Mais sucesso, menor solidariedade
Outra das relações que a análise do ‘Be Positive’ vem explicitar é que quanto mais sucesso e melhor nível socioeconómico os jovens têm, menos solidários se mostram.

“O que apareceu neste estudo foi uma relação inversa entre o estatuto socioeconómico e os valores pessoais e esta relação parece preocupante”, admite a psicóloga. E dado que as raparigas evidenciam mais empatia e preocupação com os outros, isso poderá refletir-se em menor sucesso, por comparação com os rapazes, que se revelam menos afetados pelo ‘peso’ de terceiros.

“Podemos por a hipótese de as meninas mais solidárias poderem ter mais dificuldade em colocar ‘palas de individualismo’ e serem mais solidárias e menos bem-sucedidas, mas esse resultado não está ainda neste relatório”, ressalva Margarida Matos de Gaspar.

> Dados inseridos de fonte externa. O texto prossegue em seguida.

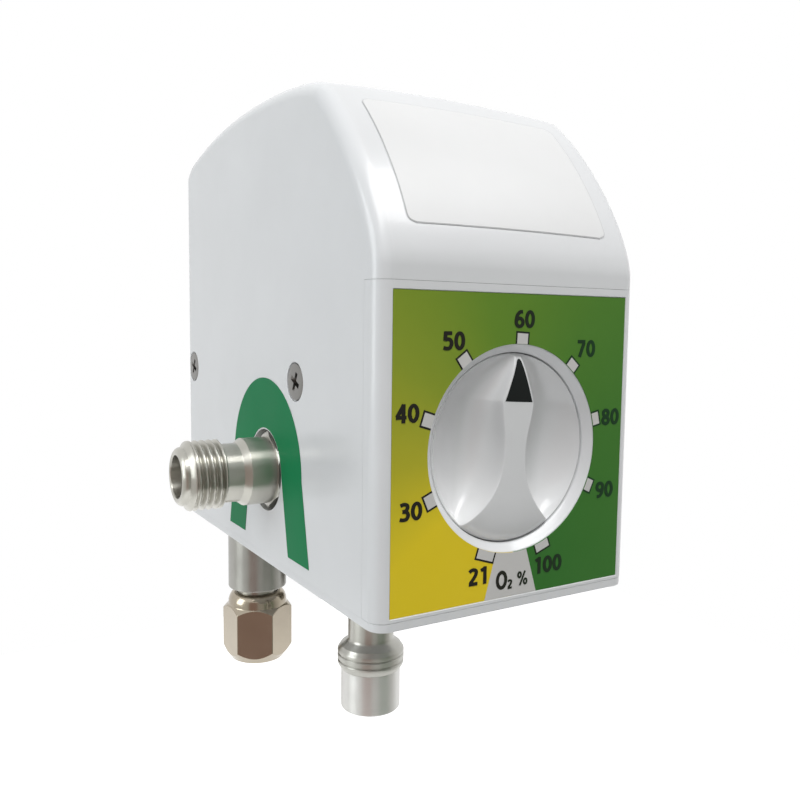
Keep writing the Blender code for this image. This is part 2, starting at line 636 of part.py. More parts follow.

O que sobressai para já no relatório não é animador. Além da diferença de géneros na questão da empatia, também a nível global, os jovens mais privilegiados e com melhor competência académica, têm melhor desempenho em tudo, exceto nos valores pessoais. Por outro lado, o estudo também conclui que à medida que se vão tornando mais velhos, também vão ficando mais pessimistas e menos saudáveis.

“Uma questão que não me larga desde que escrevi estas conclusões é: é esta a sociedade que queremos? Com coesão social, motivadora e geradora de oportunidades e de concretização de competências”? No lançamento aqui na faculdade do ‘Be Positive’, dizia um jovem Dreamteen (da nossa rede de jovens investigadores sociais): ‘Temos que acabar com a louca luta pelo 20, que nos tira energia para a vida’”, conta a investigadora.

O estudo tem estado a ser realizado mundialmente, e já foi realizado em mais de 20 países. Contudo, ainda não é possível traçar comparações internacionais e é cedo para dizer se as conclusões do presente relatório são transversais a jovens de outros pontos do globo, se são concretas da realidade portuguesa.